Management reporting is not a nice-to-have. It is the mechanism through which finance teams translate raw data into strategic action. The difference between organizations that use management reports effectively and those that treat them as a compliance exercise is not sophistication or budget. It is discipline: choosing the right metrics, designing reports for the audience instead of the data, maintaining a consistent cadence, and automating the parts of the process that machines handle better than humans.
If your team is still spending days each month assembling management reports in spreadsheets, the bottleneck is not your people. It is your process and your tools. Modern FP&A platforms eliminate the manual consolidation work, enforce data integrity, and free your team to focus on what they were hired to do: analyze, advise, and drive the business forward.
Financial reporting is mandatory, externally focused, backward-looking, and governed by GAAP or IFRS standards. Management reporting is voluntary, internally focused, forward-looking, and fully customizable to the organization's needs. Financial reports serve investors, creditors, and regulators. Management reports serve the people running the business day to day.
At minimum: an executive summary, KPI performance against targets, budget vs. actuals with variance commentary, departmental or segment-level performance data, forward-looking projections or forecasts, and actionable recommendations. The specific content should be driven by the audience and the decisions the report is designed to support.
Most organizations produce a comprehensive management report monthly, aligned with the financial close. KPI scorecards and cash flow reports may be generated weekly. Board packs are typically quarterly. The right cadence depends on the volatility of your business and how quickly leadership needs to respond to changing conditions.
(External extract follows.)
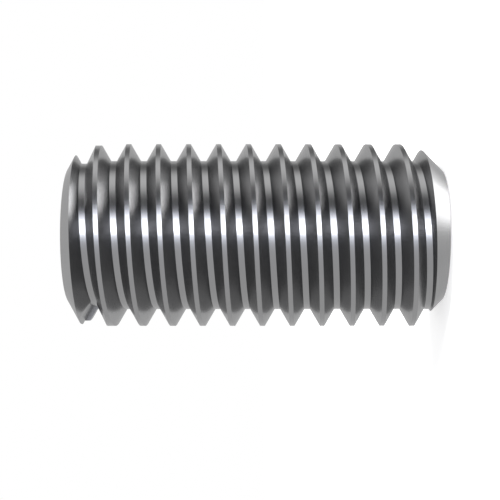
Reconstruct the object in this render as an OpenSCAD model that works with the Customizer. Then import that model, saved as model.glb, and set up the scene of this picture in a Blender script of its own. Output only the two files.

Board reporting is the subset of management reporting designed specifically for the board of directors. It distills the most critical financial, operational, and strategic information into a concise package (typically 10 to 20 pages) that enables board members to fulfill their governance responsibilities. Effective board packs include an executive summary, financial performance overview, KPI dashboard, strategic initiative updates, and a risk summary.
Cloud-based FP&A platforms are purpose-built for management reporting automation. These tools integrate with ERP systems, automate data consolidation, and generate standardized reports on a scheduled cadence. Limelight, for example, connects with Sage Intacct, Oracle NetSuite, Sage 300, and Microsoft Dynamics to pull actuals in real time and produce board-ready reports without manual intervention. The key evaluation criteria when selecting a platform are ERP compatibility, report customization depth, multi-dimensional analysis capabilities, and ease of adoption for your finance team.
Management accounts are periodic (usually monthly) financial summaries prepared for internal use that include a profit and loss statement, balance sheet, and cash flow statement at a more granular level than statutory accounts. They often incorporate departmental breakdowns, budget comparisons, and commentary. Management accounts are essentially the financial backbone of the broader management reporting package.